Can be safely soldered through for repairs or fully removed using ABchimie SND or ABclean. It is also resistant to mould growth.
Product Selector Guide
| Property | AVR80 BA | AVR80 BA HV | AVR80 BA DS |
|---|---|---|---|
| Form | Non-Toxic Liquid | High Viscosity Gel | Low Viscosity (Ready to Use) |
| Drying | 10-20 min (Touch) | <30 min (Touch) | Very Fast drying |
| Method | Spray/Dip/Brush | Dispense/Brush | Automated Spray/Dip |
Instructions for Use
AVR80 BA is suitable for spraying, dipping, or brushing. Standard application typically targets a dry film thickness of 25 microns. Optimal results are achieved at workshop temperatures above 16°C with relative humidity below 75%.
Process Recommendations
- Moisture Control: PCBs are composite materials that absorb moisture. To ensure full protection, remove moisture via an oven bake (3-4 hours at 60°C) before coating.

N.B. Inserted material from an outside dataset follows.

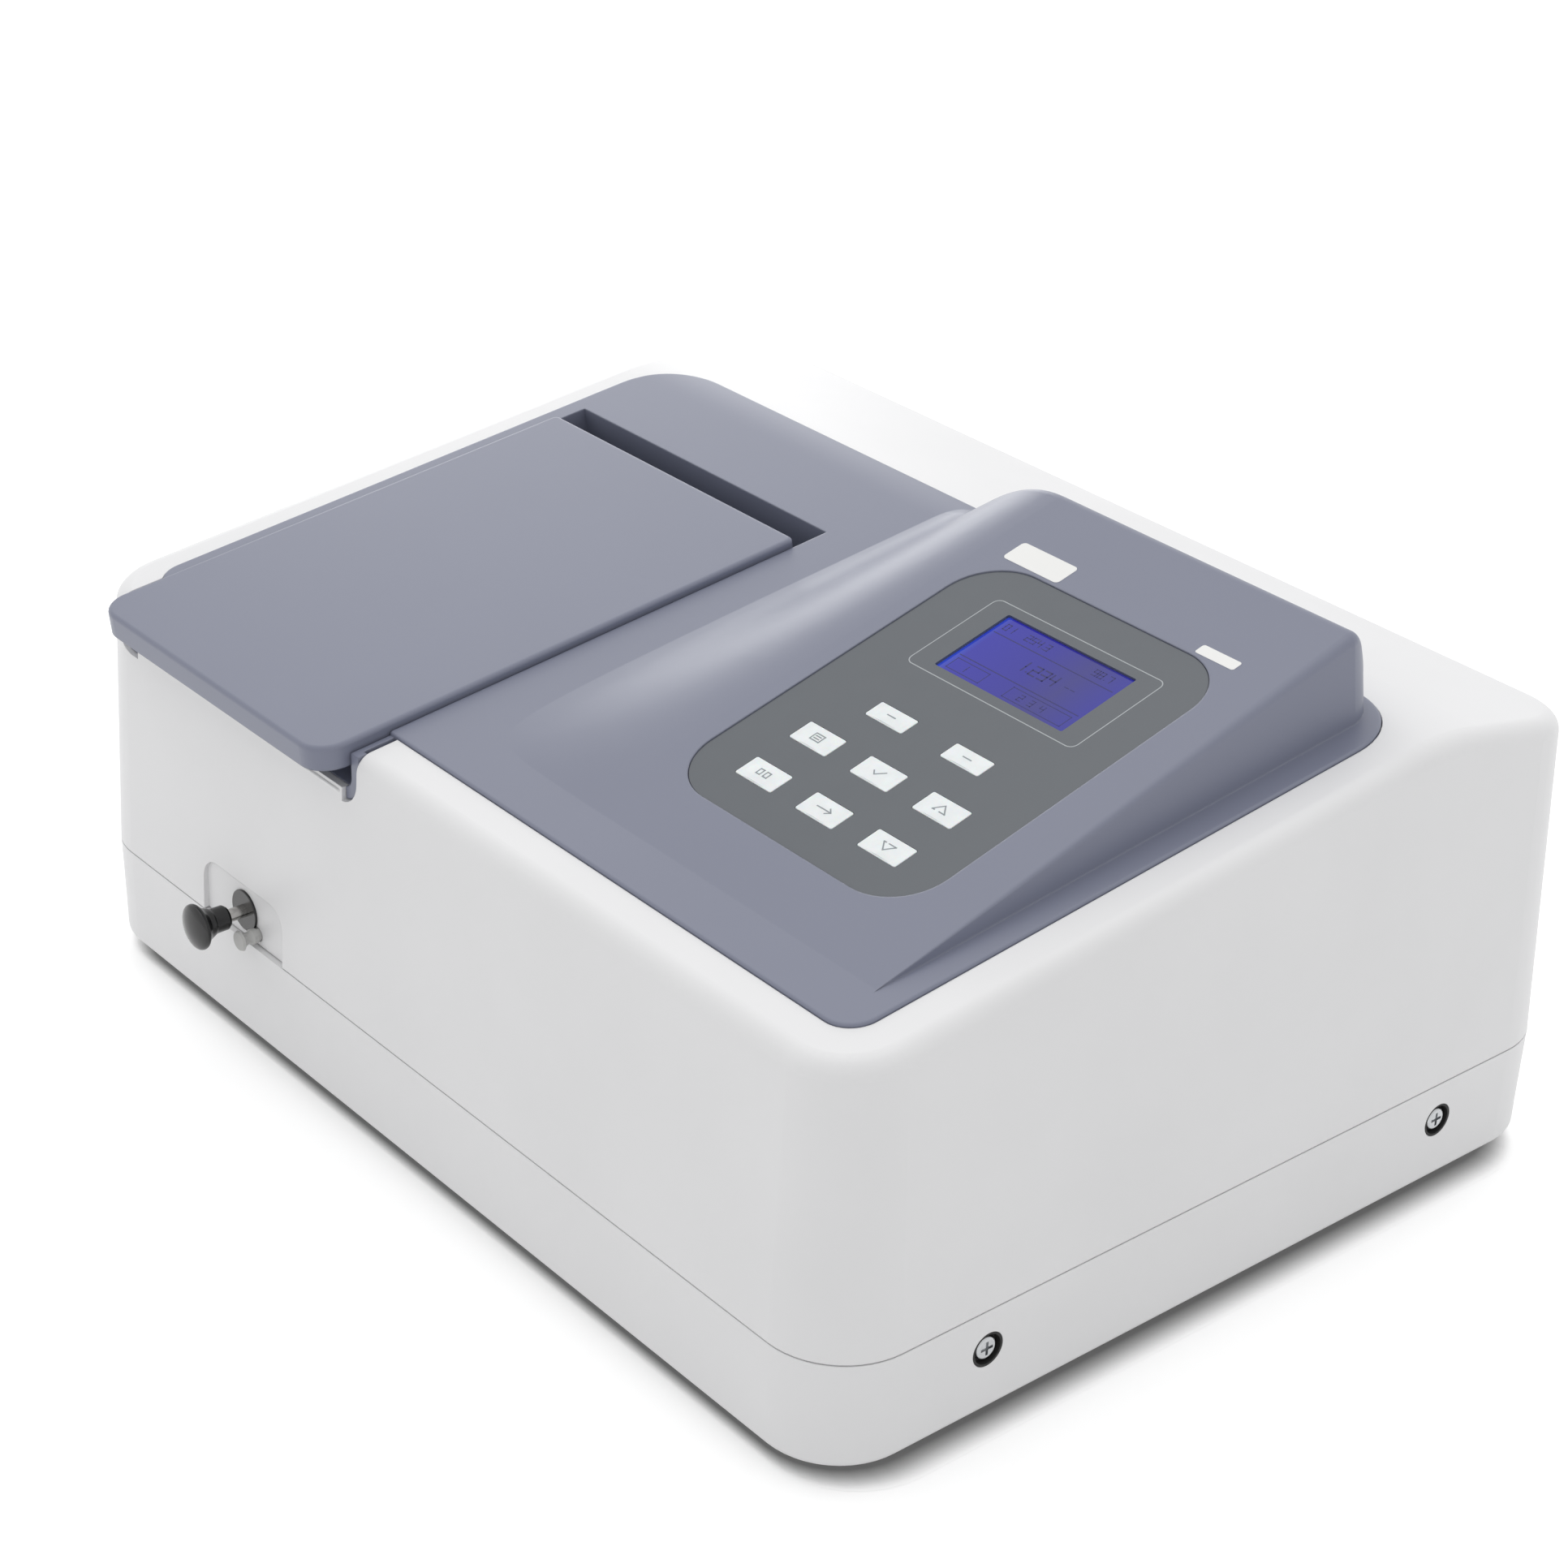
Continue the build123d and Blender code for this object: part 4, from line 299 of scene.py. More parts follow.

- UV Inspection: The integrated UV tracer glows under blacklight. The brighter the reflection, the thicker the coating layer, allowing for simple and effective quality control.
- Homogenization: Always mix before use. If you observe a "white veil" or cloudiness, simply stir the varnish to restore a homogeneous consistency.
- Immediate Coating: Boards can be coated immediately after soldering. If boards have been stored for over 48 hours, a drying cycle is required.